Island Gardens is on the Isle of Dogs. It you remember your Arsenal history, David Danskin’s Dial Square played its first match on the Isle of Dogs, before Dial Square became The Royal Arsenal, then The Arsenal, then finally Arsenal. Greenwich foot tunnel starts in the Island Gardens and runs under the Thames, ending at Greenwich. Walking through the tunnel was a lot of fun. It feels a bit like walking through a giant sewage tunnel, but no stink. On the Greenwich side you are able to see the Cutty Sark as you exit the tunnel, the clipper that was instrumental in the tea trade before steam engines were used. We looked from the outside at the Cutty Sark before deciding to go up to the Royal Observatory, cutting through the National Maritime Museum. The special exhibit caught our eye on the way through, and a helpful staffer gave us enough information to be able to weigh our options on the way up the hill to the Royal Observatory. We happened to arrive close to 1 p.m., just as the Time Ball was dropping. Beautiful views from the top of the hill of the city.
With time running short, we decided the best use of it that afternoon was visiting the special exhibit at the National Maritime Museum that we’d heard about on our way through, “Samuel Pepys Plague, Fire, Revolution.” Samuel Pepys was best known as a diarist, writing from 1660 to 1669. You may remember from our last visit that I mentioned he had once lived in the same building as Gordon’s Wine Bar that we had tried to visit (although not at the same time the bar was in operation.) He was actively writing through an extraordinary time in London’s history, during the Plague that killed more than 300,000, the Great Fire that occurred the following year, and the Second Anglo Dutch war.
He wrote of those incredible events and the mundane moments of his life equally, some of which turned out to be quite interesting in the fullness of time. For example, he wrote of tasting tea for the first time, as it was becoming trendy. It’s funny to think about England before tea was a way of life, but there was Samuel Pepys, on the edge of that trend.
The exhibit used the diary to add richness to the exhibit, but it actually covered many events during Pepys’s life that didn’t occur at the time he was writing his diary. Pepys was well-connected and somewhat of a real life Zelig or Forrest Gump in his involvement in the events of historical significance that occurred.
For example, as a 15-year old, he was present when King Charles I was beheaded for treason, clearing the way for Puritan leader Oliver Cromwell, whom he supported. After Cromwell died, leaving his less-effective son in charge and opening the door for the return of Charles II in a reborn monarchy, Pepys was a supporter of Charles II as well. He was a weak critic and enthusiastic participant in the Restoration, the period of time in which all of the fun (theatre, drink, debauchery) that Cromwell had rid the country of returned with gusto. He served as a naval administrator under two kings, was a nominated Fellow of the Royal Society, serving as President during the time that Isaac Newton’s book Principia Mathematica that described the Laws of Motion was published. His political career ultimately ended with the commencement of the reign of William and Mary.

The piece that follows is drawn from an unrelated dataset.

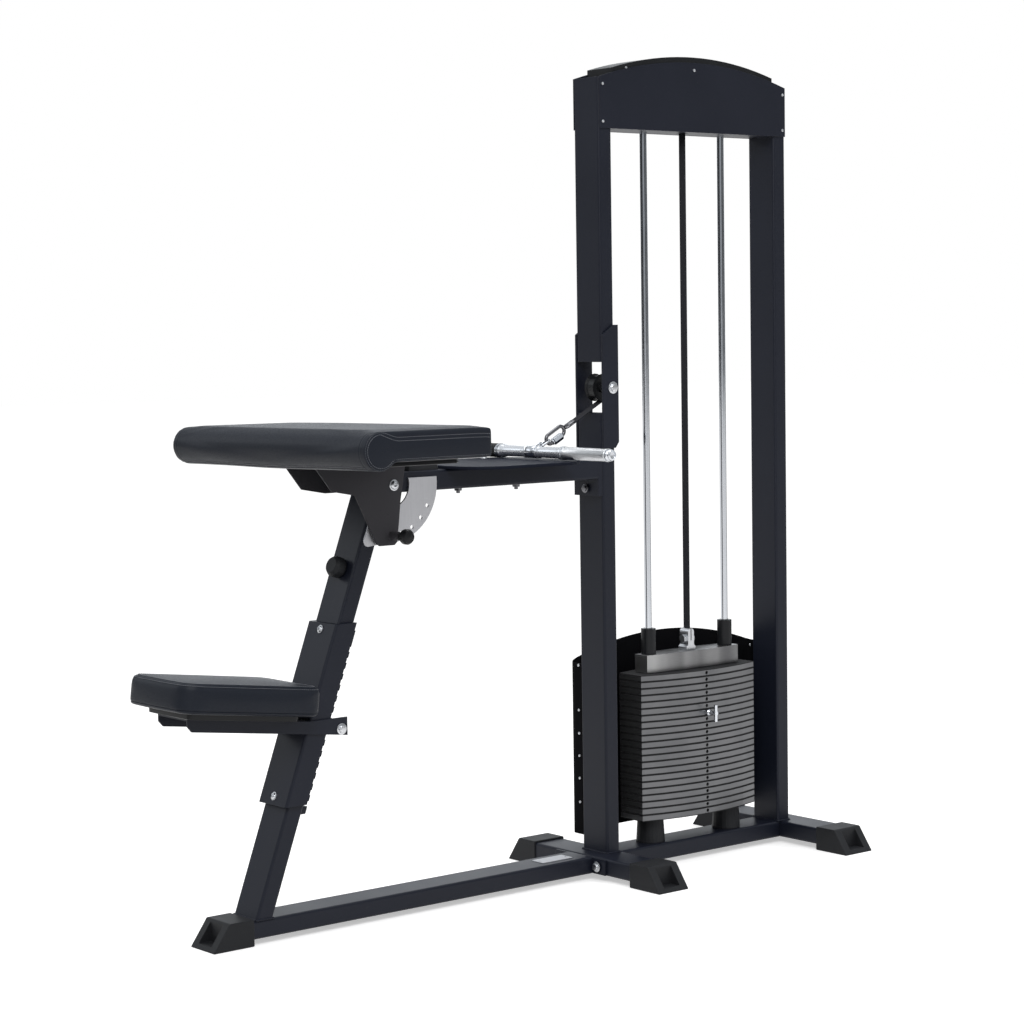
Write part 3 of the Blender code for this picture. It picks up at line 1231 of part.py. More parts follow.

His diary, above all, gave a good understanding of how a relatively wealthy and well-positioned individual reacted to the events of his day. The plague did not much touch him and he wrote only a little about it, although the exhibit covered it more completely. With regard to the Great Fire, it concerned him so much that as it raged on, a friend sent a cart to help him carry away his money in case his house burned. Pepys not only sent his money away in a cart, he buried his Parmesan cheese and wine for safe keeping. His house was untouched by the fire in the end, and we can assume that he celebrated with garden-fresh wine and cheese.

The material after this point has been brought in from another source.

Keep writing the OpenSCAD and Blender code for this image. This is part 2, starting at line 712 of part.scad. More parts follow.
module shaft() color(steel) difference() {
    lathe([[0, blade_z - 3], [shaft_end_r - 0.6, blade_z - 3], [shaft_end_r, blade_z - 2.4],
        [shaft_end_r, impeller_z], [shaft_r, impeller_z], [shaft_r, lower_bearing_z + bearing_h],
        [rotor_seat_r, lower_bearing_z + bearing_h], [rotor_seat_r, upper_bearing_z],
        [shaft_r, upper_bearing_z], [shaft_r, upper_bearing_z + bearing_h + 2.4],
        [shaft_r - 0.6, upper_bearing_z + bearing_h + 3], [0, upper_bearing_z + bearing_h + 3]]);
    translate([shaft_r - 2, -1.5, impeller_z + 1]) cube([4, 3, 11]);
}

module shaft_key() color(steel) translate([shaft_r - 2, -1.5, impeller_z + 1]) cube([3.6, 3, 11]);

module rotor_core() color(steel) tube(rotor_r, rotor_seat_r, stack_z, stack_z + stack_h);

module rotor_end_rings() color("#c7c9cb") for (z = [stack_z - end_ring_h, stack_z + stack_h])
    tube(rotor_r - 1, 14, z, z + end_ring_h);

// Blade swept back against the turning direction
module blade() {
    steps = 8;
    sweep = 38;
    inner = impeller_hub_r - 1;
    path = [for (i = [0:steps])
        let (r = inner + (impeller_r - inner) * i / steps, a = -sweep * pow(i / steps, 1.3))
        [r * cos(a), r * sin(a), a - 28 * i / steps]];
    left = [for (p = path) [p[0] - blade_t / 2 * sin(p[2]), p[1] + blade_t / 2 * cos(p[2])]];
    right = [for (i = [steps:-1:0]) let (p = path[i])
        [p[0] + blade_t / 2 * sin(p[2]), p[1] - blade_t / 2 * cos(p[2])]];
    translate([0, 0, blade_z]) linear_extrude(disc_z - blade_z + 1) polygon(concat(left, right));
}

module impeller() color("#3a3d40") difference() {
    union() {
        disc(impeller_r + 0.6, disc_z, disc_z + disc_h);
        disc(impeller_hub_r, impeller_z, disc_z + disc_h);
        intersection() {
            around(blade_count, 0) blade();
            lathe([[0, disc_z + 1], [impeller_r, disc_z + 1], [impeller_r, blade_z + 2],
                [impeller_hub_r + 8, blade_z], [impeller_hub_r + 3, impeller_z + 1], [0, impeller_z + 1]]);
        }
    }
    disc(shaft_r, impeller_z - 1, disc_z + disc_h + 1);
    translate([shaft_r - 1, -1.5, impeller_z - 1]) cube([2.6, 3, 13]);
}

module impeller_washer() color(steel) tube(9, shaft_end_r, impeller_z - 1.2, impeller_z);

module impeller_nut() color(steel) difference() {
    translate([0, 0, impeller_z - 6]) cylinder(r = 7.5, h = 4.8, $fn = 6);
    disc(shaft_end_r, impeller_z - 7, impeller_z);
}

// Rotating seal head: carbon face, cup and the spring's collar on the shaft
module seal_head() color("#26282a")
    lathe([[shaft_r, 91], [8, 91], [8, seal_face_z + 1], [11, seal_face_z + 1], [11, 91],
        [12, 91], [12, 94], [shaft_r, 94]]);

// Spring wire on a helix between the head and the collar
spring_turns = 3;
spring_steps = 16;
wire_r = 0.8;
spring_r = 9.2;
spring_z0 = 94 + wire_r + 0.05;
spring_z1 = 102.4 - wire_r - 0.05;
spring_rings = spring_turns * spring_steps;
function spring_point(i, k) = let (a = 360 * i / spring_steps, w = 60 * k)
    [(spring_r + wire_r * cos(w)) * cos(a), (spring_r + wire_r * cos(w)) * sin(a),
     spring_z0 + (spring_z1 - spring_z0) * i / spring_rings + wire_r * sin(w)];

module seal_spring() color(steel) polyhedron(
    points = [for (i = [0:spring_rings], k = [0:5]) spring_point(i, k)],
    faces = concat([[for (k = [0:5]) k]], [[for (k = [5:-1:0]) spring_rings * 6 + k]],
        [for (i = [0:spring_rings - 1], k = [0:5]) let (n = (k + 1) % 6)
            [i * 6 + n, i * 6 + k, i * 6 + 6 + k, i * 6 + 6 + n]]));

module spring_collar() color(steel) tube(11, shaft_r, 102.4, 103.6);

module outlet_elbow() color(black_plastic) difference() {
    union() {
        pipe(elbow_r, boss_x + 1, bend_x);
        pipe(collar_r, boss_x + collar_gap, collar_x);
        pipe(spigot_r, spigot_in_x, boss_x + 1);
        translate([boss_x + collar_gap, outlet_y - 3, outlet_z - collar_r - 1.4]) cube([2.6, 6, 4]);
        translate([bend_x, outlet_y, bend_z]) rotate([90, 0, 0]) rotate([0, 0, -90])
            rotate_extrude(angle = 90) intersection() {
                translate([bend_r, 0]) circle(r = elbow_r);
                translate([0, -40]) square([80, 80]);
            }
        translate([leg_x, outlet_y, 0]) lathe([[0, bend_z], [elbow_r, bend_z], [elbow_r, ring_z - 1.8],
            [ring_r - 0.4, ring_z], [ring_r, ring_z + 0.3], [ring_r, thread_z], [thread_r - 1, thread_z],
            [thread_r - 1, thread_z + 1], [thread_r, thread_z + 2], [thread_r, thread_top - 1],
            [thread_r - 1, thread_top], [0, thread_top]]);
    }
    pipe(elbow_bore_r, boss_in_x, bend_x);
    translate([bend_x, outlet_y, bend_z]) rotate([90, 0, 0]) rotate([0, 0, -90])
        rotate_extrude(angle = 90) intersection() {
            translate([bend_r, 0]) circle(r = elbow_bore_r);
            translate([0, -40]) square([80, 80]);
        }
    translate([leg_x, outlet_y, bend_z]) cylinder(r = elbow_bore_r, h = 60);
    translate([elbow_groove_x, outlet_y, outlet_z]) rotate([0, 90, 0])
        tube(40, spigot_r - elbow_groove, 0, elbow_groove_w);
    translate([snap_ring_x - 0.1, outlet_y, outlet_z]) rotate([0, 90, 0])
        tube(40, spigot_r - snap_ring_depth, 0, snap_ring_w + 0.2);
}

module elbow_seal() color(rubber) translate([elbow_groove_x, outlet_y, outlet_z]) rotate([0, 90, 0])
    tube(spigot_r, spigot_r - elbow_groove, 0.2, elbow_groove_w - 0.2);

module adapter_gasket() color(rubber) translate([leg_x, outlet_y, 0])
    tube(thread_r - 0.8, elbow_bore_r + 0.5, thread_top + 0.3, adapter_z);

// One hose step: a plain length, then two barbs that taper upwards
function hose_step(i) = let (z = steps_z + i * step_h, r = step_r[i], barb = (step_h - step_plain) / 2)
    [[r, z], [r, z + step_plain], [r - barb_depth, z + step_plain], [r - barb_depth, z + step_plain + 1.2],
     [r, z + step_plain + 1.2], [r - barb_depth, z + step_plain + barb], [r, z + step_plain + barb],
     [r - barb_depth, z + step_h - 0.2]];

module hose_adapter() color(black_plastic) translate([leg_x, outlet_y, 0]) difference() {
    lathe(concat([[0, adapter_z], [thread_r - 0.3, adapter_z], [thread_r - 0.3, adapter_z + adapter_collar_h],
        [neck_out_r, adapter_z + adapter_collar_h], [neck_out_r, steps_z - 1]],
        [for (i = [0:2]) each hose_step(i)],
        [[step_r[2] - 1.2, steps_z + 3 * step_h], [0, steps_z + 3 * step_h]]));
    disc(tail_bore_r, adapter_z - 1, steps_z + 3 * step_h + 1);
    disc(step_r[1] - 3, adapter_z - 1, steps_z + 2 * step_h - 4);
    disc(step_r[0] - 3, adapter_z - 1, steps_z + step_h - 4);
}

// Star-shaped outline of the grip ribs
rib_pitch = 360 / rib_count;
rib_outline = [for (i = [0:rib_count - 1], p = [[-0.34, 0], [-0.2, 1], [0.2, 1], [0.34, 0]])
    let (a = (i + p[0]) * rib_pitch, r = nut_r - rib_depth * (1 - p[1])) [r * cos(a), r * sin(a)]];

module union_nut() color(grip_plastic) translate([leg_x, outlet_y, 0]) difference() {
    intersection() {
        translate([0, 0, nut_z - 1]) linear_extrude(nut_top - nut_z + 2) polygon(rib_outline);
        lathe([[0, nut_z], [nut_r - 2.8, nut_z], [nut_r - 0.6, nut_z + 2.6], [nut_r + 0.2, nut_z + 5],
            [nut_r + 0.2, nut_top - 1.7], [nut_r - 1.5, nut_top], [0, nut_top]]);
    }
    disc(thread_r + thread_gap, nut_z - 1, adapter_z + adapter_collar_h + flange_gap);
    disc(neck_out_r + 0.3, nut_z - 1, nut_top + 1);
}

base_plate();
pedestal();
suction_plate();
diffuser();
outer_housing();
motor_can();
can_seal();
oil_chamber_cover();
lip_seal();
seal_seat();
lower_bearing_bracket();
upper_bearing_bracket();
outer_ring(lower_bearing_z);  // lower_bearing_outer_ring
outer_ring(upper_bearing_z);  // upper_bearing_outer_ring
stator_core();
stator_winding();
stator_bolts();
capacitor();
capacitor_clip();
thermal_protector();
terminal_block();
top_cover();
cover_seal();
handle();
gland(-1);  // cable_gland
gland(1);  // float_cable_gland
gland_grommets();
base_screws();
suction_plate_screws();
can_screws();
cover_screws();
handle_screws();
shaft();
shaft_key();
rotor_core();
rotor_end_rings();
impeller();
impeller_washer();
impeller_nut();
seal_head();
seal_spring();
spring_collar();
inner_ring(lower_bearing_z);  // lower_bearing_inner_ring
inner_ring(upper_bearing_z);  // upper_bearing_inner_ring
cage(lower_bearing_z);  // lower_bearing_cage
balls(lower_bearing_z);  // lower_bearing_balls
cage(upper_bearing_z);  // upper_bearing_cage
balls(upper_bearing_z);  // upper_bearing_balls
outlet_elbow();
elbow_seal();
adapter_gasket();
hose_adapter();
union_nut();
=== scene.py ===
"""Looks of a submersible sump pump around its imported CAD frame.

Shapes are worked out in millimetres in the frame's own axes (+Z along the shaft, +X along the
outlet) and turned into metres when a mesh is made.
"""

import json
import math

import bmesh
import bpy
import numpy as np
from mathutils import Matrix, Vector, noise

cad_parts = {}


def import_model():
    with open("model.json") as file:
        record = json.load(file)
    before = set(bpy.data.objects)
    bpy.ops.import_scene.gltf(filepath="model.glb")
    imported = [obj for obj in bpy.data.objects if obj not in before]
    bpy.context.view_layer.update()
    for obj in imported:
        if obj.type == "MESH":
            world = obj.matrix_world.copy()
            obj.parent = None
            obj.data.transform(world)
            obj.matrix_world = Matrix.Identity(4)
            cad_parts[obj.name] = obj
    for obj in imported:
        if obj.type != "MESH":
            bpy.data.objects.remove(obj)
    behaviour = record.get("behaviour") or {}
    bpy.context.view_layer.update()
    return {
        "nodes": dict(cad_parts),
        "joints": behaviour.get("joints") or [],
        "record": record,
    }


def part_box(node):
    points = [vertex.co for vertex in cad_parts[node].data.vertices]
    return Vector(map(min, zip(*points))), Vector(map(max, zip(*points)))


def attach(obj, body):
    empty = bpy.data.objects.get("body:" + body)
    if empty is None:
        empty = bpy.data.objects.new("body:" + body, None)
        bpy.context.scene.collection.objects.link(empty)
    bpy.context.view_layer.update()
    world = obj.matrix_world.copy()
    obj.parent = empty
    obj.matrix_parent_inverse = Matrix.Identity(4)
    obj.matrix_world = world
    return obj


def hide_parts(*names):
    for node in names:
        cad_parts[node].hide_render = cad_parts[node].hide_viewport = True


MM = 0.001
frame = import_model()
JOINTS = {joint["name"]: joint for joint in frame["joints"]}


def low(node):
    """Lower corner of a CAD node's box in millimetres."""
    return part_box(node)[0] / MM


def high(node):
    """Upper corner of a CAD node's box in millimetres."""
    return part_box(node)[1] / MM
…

My husband and both enjoyed the exhibit, but it was all we could accomplish in Greenwich before returning back to the Wesley to enjoy the same beverage that Pepys himself tasted for the first time before it became England’s drink of choice. In all our time in London, we had never had traditional afternoon tea, so we set about rectifying that lapse. We had tea at the Wesley, which included a variety of finger sandwiches (salmon, cucumber, chicken, cheese) scones with clotted cream and jam, and several desserts. It is a complete shame and inexplicable that the U.S. has not adopted clotted cream as a part of its melting pot of foods. Why, oh why not?
After our tea, we took the Tube over to the Tower station, across from the Tower of London for a Jack the Ripper walking tour. Quite grim, the tour covers the murders that took place in London in 1888. If the Pepys diary is a story from a wealthy and well-connected person’s point of view, this tour is definitely from the perspective of the poorest of the poor. The women who were murdered were all prostitutes, all facing a series of daily challenges that put them in harm’s way of the first known serial killer, or at least the first person to whom that term was applied. The tour goes to the murder sites themselves, as well as to locations that were frequented by the women, including a church that allowed the homeless to sleep in its gates, a housing complex run by nuns for those who had sworn off of drink and illicit activity that all of the women had lived in at least for some short period of their lives, and a bar where they gathered, and met clients. Many of murder sites no longer exist, certainly not in the form they were in, but the touring companies (and believe me, there are many) do a good job trying to evoke the feeling of the times and the locations.
The tour ended at the bar frequented by the prostitutes, called the Ten Bells. We stopped in and had a Sharp’s Cornish Pilsner. Then we went back to the “first ethical hotel in the U.K.” for a good night’s sleep.